Very adroitly he played off the “Ottimati,” under Pietro de’ Ridolfi, against the “Frateschi,” led by Giacopo de’ Salviati, without identifying himself with either party. Recalled to Rome on the death of Leo X., he left Cardinal Silvio Passerini of Cortona his deputy: a man useful as a tool but of no ability or judgment. Adrian VI., who succeeded to the Papacy, was a weak pontiff, and Rome became a hot-bed of intrigue and villainy.

A plot to assassinate Cardinal de’ Medici failed, and, in 1523, he was, after many weeks of wrangling, elected Pope, with the title of Clement VII. In the Vatican, that “refuge for bastards and foundlings,” room was found for two boys, cousins, each the offspring of a Medici father, but illegitimate. They were brought up under the immediate eye of the Pope, indeed one of them, the younger, was said to be the son of Clement.

Ippolito, just fourteen years old, was the bastard son of Giuliano de’ Medici, Duke of Nemours. His mother was a noble lady of Urbino, Pacifica Brandini, but she permitted her child to be exposed in the streets, in a basket, where he was rescued, and taken into the foundling ward of the Confraternity of Santa Maria di Piano d’Urbino. There the kindly Religious gave him the name of “Pasqualino,” indicative of the Church season of Easter, when he entered surreptitiously upon the world’s stage.
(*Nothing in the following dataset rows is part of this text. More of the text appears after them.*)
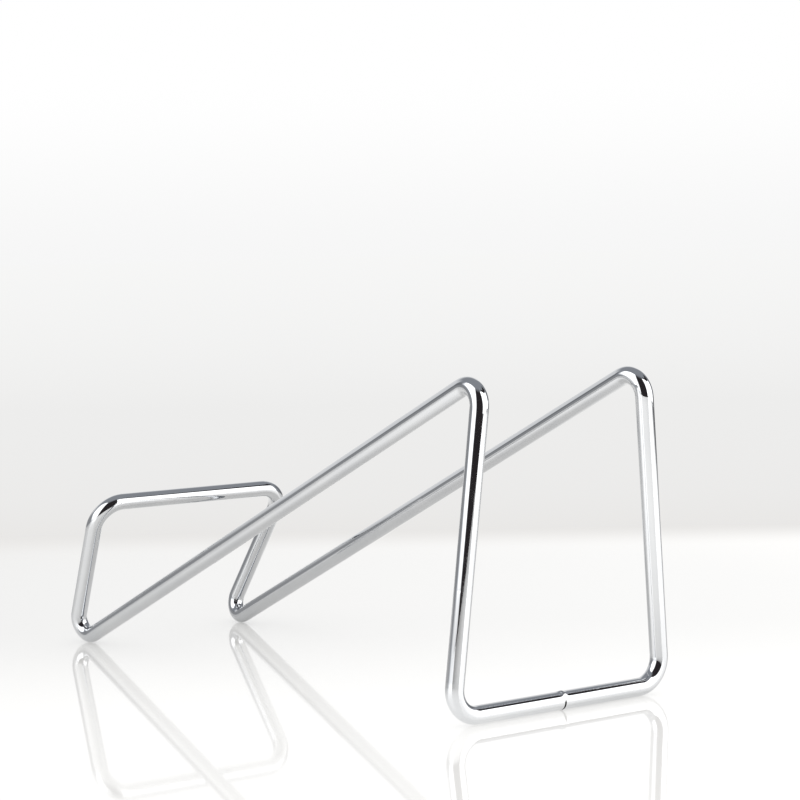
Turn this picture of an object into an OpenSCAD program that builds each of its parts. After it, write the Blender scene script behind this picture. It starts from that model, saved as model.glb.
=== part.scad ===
// Bottle rack for one bottle, made from a single round steel rod.
// The rod is bent at eight places into a closed loop and its two ends are
// butt-welded at the middle of the front foot.
//
// The loop, from the weld outwards on each side:
//   foot bar      flat on the table, across the front
//   foot bend     small bend at each end of the foot bar
//   front upright rises and leans inward to the top of the rack
//   top bend      tight fold over the top
//   rail          long straight run that slopes down to the rear
//   heel bend     tight fold that stands on the table
//   rear upright  short run that rises, leaning forward and outward
//   stop bend     turns into the bar that the bottle's base rests against
//   stop bar      across the rear, level with the table
//
// Millimetres.  Z is up, the table is Z = 0, the foot bar faces -Y, the stop
// bar is toward +Y, and the rack is symmetric about X = 0.  "Left" is -X.
// Widths and heights below are measured on the rod's centre line, at the
// corners where the centre lines of two straight runs would cross.

/* [Rod] */
// Diameter of the round rod
rod_d = 5; // [3:0.1:8]

/* [Front frame] */
// Width of the front foot, corner to corner
foot_w = 75; // [50:0.5:120]
// Width across the two top corners
top_w = 57; // [40:0.5:110]
// Height of the top corners above the table
top_z = 91; // [50:0.5:160]
// How far the top corners stand forward of the foot bar
top_lean = 3.5; // [-20:0.5:20]
// Centre line radius of the two foot bends
foot_r = 7.5; // [3:0.5:15]
// Centre line radius of the two top bends
top_r = 5.5; // [3:0.5:12]

/* [Rails and heels] */
// Width across the two heels, corner to corner
heel_w = 58; // [40:0.5:110]
// Distance from the foot bar back to the heel corners
heel_y = 197; // [120:0.5:300]
// Centre line radius of the two heel bends
heel_r = 4.5; // [3:0.5:12]

/* [Rear stop] */
// Width of the stop bar, corner to corner
stop_w = 71; // [40:0.5:110]
// Distance from the foot bar back to the stop bar
stop_y = 170; // [100:0.5:300]
// Height of the stop bar above the table
stop_z = 45.5; // [15:0.5:90]
// Centre line radius of the two stop bends
stop_r = 8; // [3:0.5:15]

/* [Weld] */
// Thickness of weld metal between the two rod ends
weld_t = 0.6; // [0.3:0.1:2]
// How far the dressed weld lies below the rod's surface
weld_undercut = 0.08; // [0:0.01:0.3]
// Diameter of the bead left proud near the top of the weld
bead_d = 1.4; // [0.8:0.1:3]
// How far the bead stands above the rod
bead_h = 0.25; // [0.1:0.05:1]
// How far the bead lies forward of the top, in degrees round the rod
bead_tilt = 20; // [0:5:45]

/* [Hidden] */
$fn = 96;
rod_r = rod_d / 2;

chrome = [0.80, 0.81, 0.83];
weld_grey = [0.55, 0.56, 0.58];

// ---------------------------------------------------------------- geometry

function unit(v) = v / norm(v);

// half of the angle inside corner b, between the runs to a and to c
function half_inside(a, b, c) =
    acos(max(-1, min(1, unit(a - b) * unit(c - b)))) / 2;

// distance from a corner to where its bend starts
function setback(r, a, b, c) = r / tan(half_inside(a, b, c));

function bend_start(r, a, b, c) = b + unit(a - b) * setback(r, a, b, c);
function bend_end(r, a, b, c)   = b + unit(c - b) * setback(r, a, b, c);
function bend_centre(r, a, b, c) =
    b + unit(unit(a - b) + unit(c - b)) * r / sin(half_inside(a, b, c));
function bend_normal(a, b, c) = unit(cross(b - a, c - b));

// furthest point of a bend's centre line along axis k, in direction s
function bend_extreme(r, a, b, c, k, s) =
    bend_centre(r, a, b, c)[k]
    + s * r * sqrt(1 - pow(bend_normal(a, b, c)[k], 2));

// corners of one side (s = -1 left, s = 1 right), before centring in Y
function foot_0(s) = [s * foot_w / 2, 0, rod_r];
function top_0(s)  = [s * top_w / 2, -top_lean, top_z];
function stop_0(s) = [s * stop_w / 2, stop_y, stop_z];
function heel_0(s, z) = [s * heel_w / 2, heel_y, z];

// The heel bend stands on the table, so the height of its corner follows
// from its radius.  A few repeats bring its lowest point to the table.
function heel_corner_z(z, n) =
    n == 0 ? z
           : heel_corner_z(z + rod_r - bend_extreme(heel_r, top_0(-1),
                           heel_0(-1, z), stop_0(-1), 2, -1), n - 1);
heel_z = heel_corner_z(0, 12);

// middle of the rack from front to rear, so that it is centred on Y = 0
y_front = min(-rod_r, bend_extreme(top_r, foot_0(-1), top_0(-1),
                                   heel_0(-1, heel_z), 1, -1) - rod_r);
y_rear = bend_extreme(heel_r, top_0(-1), heel_0(-1, heel_z),
                      stop_0(-1), 1, 1) + rod_r;
y_mid = (y_front + y_rear) / 2;

function weld_end(s) = [s * weld_t / 2, -y_mid, rod_r];
function foot(s) = foot_0(s) - [0, y_mid, 0];
function top(s)  = top_0(s) - [0, y_mid, 0];
function heel(s) = heel_0(s, heel_z) - [0, y_mid, 0];
function stop(s) = stop_0(s) - [0, y_mid, 0];

// ---------------------------------------------------------------- shapes

// straight length of rod from point a to point b
module run(a, b) {
    w = unit(b - a);
    u = unit(cross(abs(w[2]) < 0.9 ? [0, 0, 1] : [1, 0, 0], w));
    v = cross(w, u);
    multmatrix([[u[0], v[0], w[0], a[0]],
                [u[1], v[1], w[1], a[1]],
                [u[2], v[2], w[2], a[2]],
                [0, 0, 0, 1]])
        cylinder(d = rod_d, h = norm(b - a));
}

// bent length of rod round corner b, tangent to the runs a-b and b-c
module bend(r, a, b, c) {
    m = bend_centre(r, a, b, c);
    u = unit(bend_start(r, a, b, c) - m);
    w = unit(cross(u, bend_end(r, a, b, c) - m));
    v = cross(w, u);
    multmatrix([[u[0], v[0], w[0], m[0]],
                [u[1], v[1], w[1], m[1]],
                [u[2], v[2], w[2], m[2]],
                [0, 0, 0, 1]])
        rotate_extrude(angle = 180 - 2 * half_inside(a, b, c))
            translate([r, 0]) circle(d = rod_d);
}

module foot_bar(s) {
    run(weld_end(s), bend_start(foot_r, weld_end(s), foot(s), top(s)));
}
module foot_bend(s) { bend(foot_r, weld_end(s), foot(s), top(s)); }
module front_upright(s) {
    run(bend_end(foot_r, weld_end(s), foot(s), top(s)),
        bend_start(top_r, foot(s), top(s), heel(s)));
}
module top_bend(s) { bend(top_r, foot(s), top(s), heel(s)); }
module rail(s) {
    run(bend_end(top_r, foot(s), top(s), heel(s)),
        bend_start(heel_r, top(s), heel(s), stop(s)));
}
module heel_bend(s) { bend(heel_r, top(s), heel(s), stop(s)); }
module rear_upright(s) {
    run(bend_end(heel_r, top(s), heel(s), stop(s)),
        bend_start(stop_r, heel(s), stop(s), stop(-s)));
}
module stop_bend(s) { bend(stop_r, heel(s), stop(s), stop(-s)); }

// ---------------------------------------------------------------- nodes

// the two halves of the front foot, ending face to face at the weld
module foot_bar_left() color(chrome) foot_bar(-1);
module foot_bar_right() color(chrome) foot_bar(1);

// weld metal between the two rod ends, dressed just under the surface,
// with a small bead left proud, a little forward of the top
module butt_weld() color(weld_grey)
    difference() {
        union() {
            translate([-1.5 * weld_t, -y_mid, rod_r]) rotate([0, 90, 0])
                cylinder(d = rod_d - 2 * weld_undercut, h = 3 * weld_t);
            translate([0, -y_mid, rod_r]) rotate([bead_tilt, 0, 0])
                translate([0, 0, rod_r + bead_h - bead_d / 2])
                    sphere(d = bead_d);
        }
        foot_bar(-1);
        foot_bar(1);
    }

module foot_bend_left() color(chrome) foot_bend(-1);
module foot_bend_right() color(chrome) foot_bend(1);
module front_upright_left() color(chrome) front_upright(-1);
module front_upright_right() color(chrome) front_upright(1);
module top_bend_left() color(chrome) top_bend(-1);
module top_bend_right() color(chrome) top_bend(1);
module rail_left() color(chrome) rail(-1);
module rail_right() color(chrome) rail(1);
module heel_bend_left() color(chrome) heel_bend(-1);
module heel_bend_right() color(chrome) heel_bend(1);
module rear_upright_left() color(chrome) rear_upright(-1);
module rear_upright_right() color(chrome) rear_upright(1);
module stop_bend_left() color(chrome) stop_bend(-1);
module stop_bend_right() color(chrome) stop_bend(1);

// bar across the rear that the bottle's base rests against
module stop_bar() color(chrome)
    run(bend_end(stop_r, heel(-1), stop(-1), stop(1)),
        bend_end(stop_r, heel(1), stop(1), stop(-1)));

foot_bar_left();
foot_bar_right();
butt_weld();
foot_bend_left();
foot_bend_right();
front_upright_left();
front_upright_right();
top_bend_left();
top_bend_right();
rail_left();
rail_right();
heel_bend_left();
heel_bend_right();
rear_upright_left();
rear_upright_right();
stop_bend_left();
stop_bend_right();
stop_bar();
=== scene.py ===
"""Looks of the one-bottle wine rack: a single chromed steel rod, bent into a closed loop and butt-welded under the front.

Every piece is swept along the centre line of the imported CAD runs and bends, so it lies exactly where the CAD puts it.
"""

import math

import bpy
import numpy as np
from mathutils import Matrix, Vector


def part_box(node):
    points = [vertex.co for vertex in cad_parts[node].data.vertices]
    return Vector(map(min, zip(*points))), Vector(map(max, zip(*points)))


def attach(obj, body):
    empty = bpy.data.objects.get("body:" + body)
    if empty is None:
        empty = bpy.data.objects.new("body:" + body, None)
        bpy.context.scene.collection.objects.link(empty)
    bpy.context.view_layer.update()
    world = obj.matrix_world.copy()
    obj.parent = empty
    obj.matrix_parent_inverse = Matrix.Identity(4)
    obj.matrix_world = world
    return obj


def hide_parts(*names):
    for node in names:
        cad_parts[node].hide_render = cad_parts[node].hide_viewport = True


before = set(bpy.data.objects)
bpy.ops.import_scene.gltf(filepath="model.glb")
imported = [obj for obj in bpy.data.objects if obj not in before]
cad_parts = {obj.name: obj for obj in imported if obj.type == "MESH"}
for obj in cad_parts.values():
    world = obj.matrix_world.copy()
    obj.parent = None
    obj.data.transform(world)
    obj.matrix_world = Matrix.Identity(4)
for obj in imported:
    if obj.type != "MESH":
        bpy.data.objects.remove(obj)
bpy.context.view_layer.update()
scene = bpy.context.scene

# ------------------------------------------------------------------ the rod's path, read from the CAD nodes

RUNS = [
    "foot_bar_left", "front_upright_left", "rail_left", "rear_upright_left",
    "stop_bar",
    "rear_upright_right", "rail_right", "front_upright_right", "foot_bar_right",
]
BENDS = [
    "foot_bend_left", "top_bend_left", "heel_bend_left", "stop_bend_left",
    "stop_bend_right", "heel_bend_right", "top_bend_right", "foot_bend_right",
]


def unit(v):
    return v / np.linalg.norm(v)


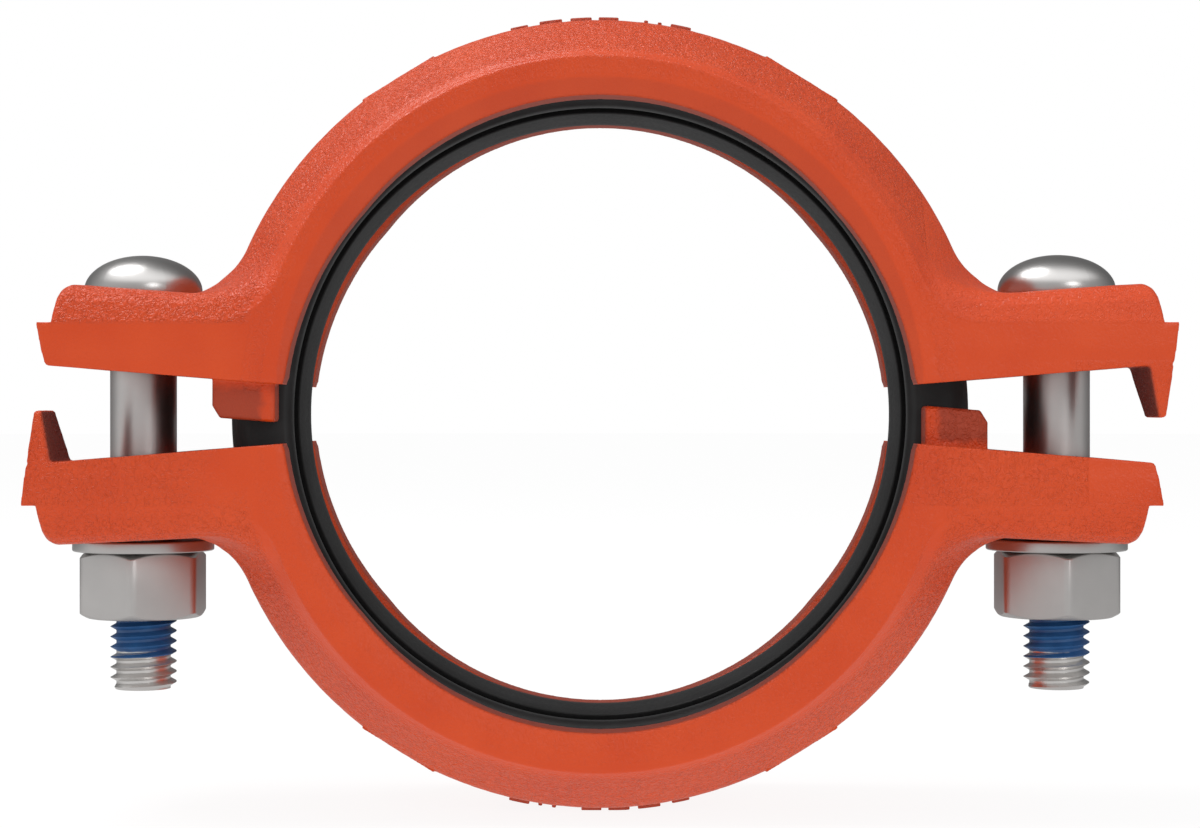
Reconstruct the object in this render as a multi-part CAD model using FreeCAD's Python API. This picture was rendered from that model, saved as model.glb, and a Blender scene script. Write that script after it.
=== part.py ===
import FreeCAD, Part
import math
import os

from FreeCAD import Vector

# Rigid grooved pipe coupling for 4 inch pipe, in the open state in which it is delivered.
# Millimetres and degrees. The origin is the centre of the pipe, halfway between the two housings.
# X runs to the right across the bolt pads, Y runs along the pipe, Z points up through the upper housing.

# The pipe that it joins
pipe_diameter = 114.3
pipe_groove_depth = 2.1

# Gasket, a ring of C section whose two lips face each other
lip_clearance = 0.3
gasket_height = 11.75
gasket_width = 32.4
gasket_back_width = 23.0
gasket_shoulder = 3.6
gasket_edge = 0.5
lip_land_width = 6.5
lip_mouth_width = 8.4
lip_mouth_rise = 1.05
lip_thickness = 1.9
gasket_side_wall = 4.0
gasket_back_wall = 3.2
cavity_corner = 2.0
lip_lean = 0.5

# Housing ring: keys that bite into the pipe groove, and the pocket that holds the gasket
housing_width = 53.6
pocket_clearance = 0.3
pocket_side_clearance = 0.7
pocket_taper = 3.0
key_land_width = 4.4
key_flank_height = 3.2
key_seat_clearance = 0.1
key_seat_rise = 3.25
key_entry_clearance = 1.05
key_entry_drop = 1.5
key_bevel = 0.9

# Outside of the ring: a crest, a sloping flank on each side and a narrow flat front
crest_wall = 4.55
crest_rise = 1.4
crest_width = 25.0
crest_edge = 6.0
flank_height = 10.05
shoulder_rise = 2.6
front_flat = 3.4
ridge_rise = 2.4

# Flat witness pads across the crest
witness_angle = 31.6
witness_length = 15.6
witness_drop = 0.25

# Bolt pads
split_gap = 10.8
pad_tilt = 4.6
pad_height = 23.6
pad_slope = 2.8
pad_rim = 4.2
rim_steps = 3
side_draft = 17.0
parting_height = 16.7
parting_corner = 0.4
pad_fillet = 13.5
washer_room = 1.95
plain_end_length = 11.9
hook_end_length = 14.7
flange_step = 2.5
end_draft = 9.5
end_corner = 2.2
plain_flange_draft = 10.5
hook_flange_draft = 6.5
flange_edge = 1.0

# Hook on the front of one end of each housing, over the plain end of the other
hook_reach = 9.9
hook_thickness = 1.4
hook_root_thickness = 4.6
hook_taper = 7.8
hook_root = 1.0
hook_depth = 17.0
hook_tip_depth = 11.6
hook_front_draft = 5.0
hook_edge = 0.7

# Tongues beside the gasket, and the recesses of the other housing that take them
tongue_length = 7.1
tongue_width = 11.7
tongue_thickness = 6.2
tongue_setback = 3.6
tongue_offset = 1.4
tongue_chamfer_width = 1.4
tongue_chamfer_height = 2.3
tongue_edge = 0.8
recess_clearance = 0.3
recess_depth = 7.2

# Track bolts, half inch, with an oval neck under a round head
bolt_diameter = 12.7
bolt_length = 76.2
bolt_end_chamfer = 1.1
head_diameter = 21.9
head_height = 6.5
head_rim = 0.3
head_shoulder = 4.2
neck_length = 17.4
neck_width = 13.4
neck_height = 7.0
neck_clearance = 0.4

# Nuts and washers
nut_width = 22.225
nut_height = 12.8
nut_chamfer_angle = 30.0
nut_crown = 0.4
nut_bore_clearance = 0.05
washer_diameter = 27.0
washer_hole_clearance = 0.4
washer_thickness = 2.15
washer_edge = 0.25
stack_gap = 0.02

# Radii and places that follow from the sizes above
lip_radius = pipe_diameter / 2 + lip_clearance
gasket_radius = lip_radius + gasket_height
pocket_radius = gasket_radius + pocket_clearance
pocket_width = gasket_width + 2 * pocket_side_clearance
key_seat_radius = pipe_diameter / 2 - pipe_groove_depth + key_seat_clearance
key_entry_radius = pipe_diameter / 2 + key_entry_clearance
crest_radius = pocket_radius + crest_wall - crest_rise
shoulder_radius = crest_radius - flank_height
ridge_radius = shoulder_radius - front_flat
bolt_x = crest_radius + washer_room + washer_diameter / 2
front_y = -housing_width / 2
tongue_root_x = key_entry_radius + tongue_offset
draft_start = parting_height - 2 * parting_corner
far = 200.0

# The two ends of a housing: the side it is on, how far it reaches past the bolt, and its flange's draft
PLAIN = (-1, plain_end_length, plain_flange_draft)
HOOK = (1, hook_end_length, hook_flange_draft)


def slope(angle):
    return math.tan(math.radians(angle))


def point(x, y, z):
    return Vector(x, y, z)


def polygon(points):
    return Part.makePolygon(points + [points[0]])


def prism(points, direction):
    return Part.Face(polygon(points)).extrude(direction)


def mating_height(x):
    """Height of the tilted mating face at a distance x from the middle."""
    return split_gap / 2 + (abs(x) - key_entry_radius) * slope(pad_tilt)


def pad_top(x):
    """Height of the pad's top, which rises a little towards the end of the pad."""
    return pad_height + (abs(x) - bolt_x) * slope(pad_slope)


def flange_x(end, z):
    """Distance of the flange's end face from the middle at height z, below the parting line."""
    return bolt_x + end[1] + flange_step - (parting_height - z) * slope(end[2])


def pad_corner(end, height_at_bolt, tilt):
    """Distance and height of the corner where a pad's sloping top would meet its drafted end."""
    lean = slope(end_draft)
    rise = slope(tilt)
    reach = (end[1] - (height_at_bolt - draft_start) * lean) / (1 + rise * lean)
    return bolt_x + reach, height_at_bolt + reach * rise


def rim_x(end):
    """Distance from the middle at which the pad's flat top meets its rounded end."""
    turn = math.radians(90 - end_draft + pad_slope)
    return pad_corner(end, pad_height, pad_slope)[0] - end_corner * math.tan(turn / 2)


def seat_height(end):
    """Height at which a head or a washer comes to lie on the pad, by its rounded end at the latest."""
    end_rise = end_corner * (1 - math.cos(math.radians(pad_slope)))
    return pad_top(min(rim_x(end), bolt_x + washer_diameter / 2)) + end_rise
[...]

When the child was less than two years old the nuns of Santa Maria were removed to Rome, and they took with them, along with other unfortunates, little Pasqualino. Upon a visit, which Pope Leo paid to the convent, he noticed the young boy, and as he smiled and tried to get at his Holiness, Leo was struck with his good looks and made enquiries about his origin. In the end, Leo undertook the little fellow’s education and maintained his interest in him, and, moreover, ordered his name to be changed to Ippolito.

Alessandro—the younger boy—twelve years old, was the son of Lorenzo de’ Medici, created Duke of Urbino in 1536, when the Pope annexed that principality to the pontifical estates, upon the excommunication of the rightful sovereign. His mother was a woman of colour, a Tartar slave-girl, who passed for the wife of a vetterale or courier, in the pay of the Duke. He was a native of Colle Vecchio, near Riete, in Umbria, and went by the name of Bizio da Collo, whilst the girl was simply called Anna. Alessandro, later on, was made to feel the baseness of his origin, for he was greeted contemptuously as “Alessandro da Colle Vecchio!” His supposed father, Bizio, died in 1519, but Cardinal Giulio de’ Medici adopted him.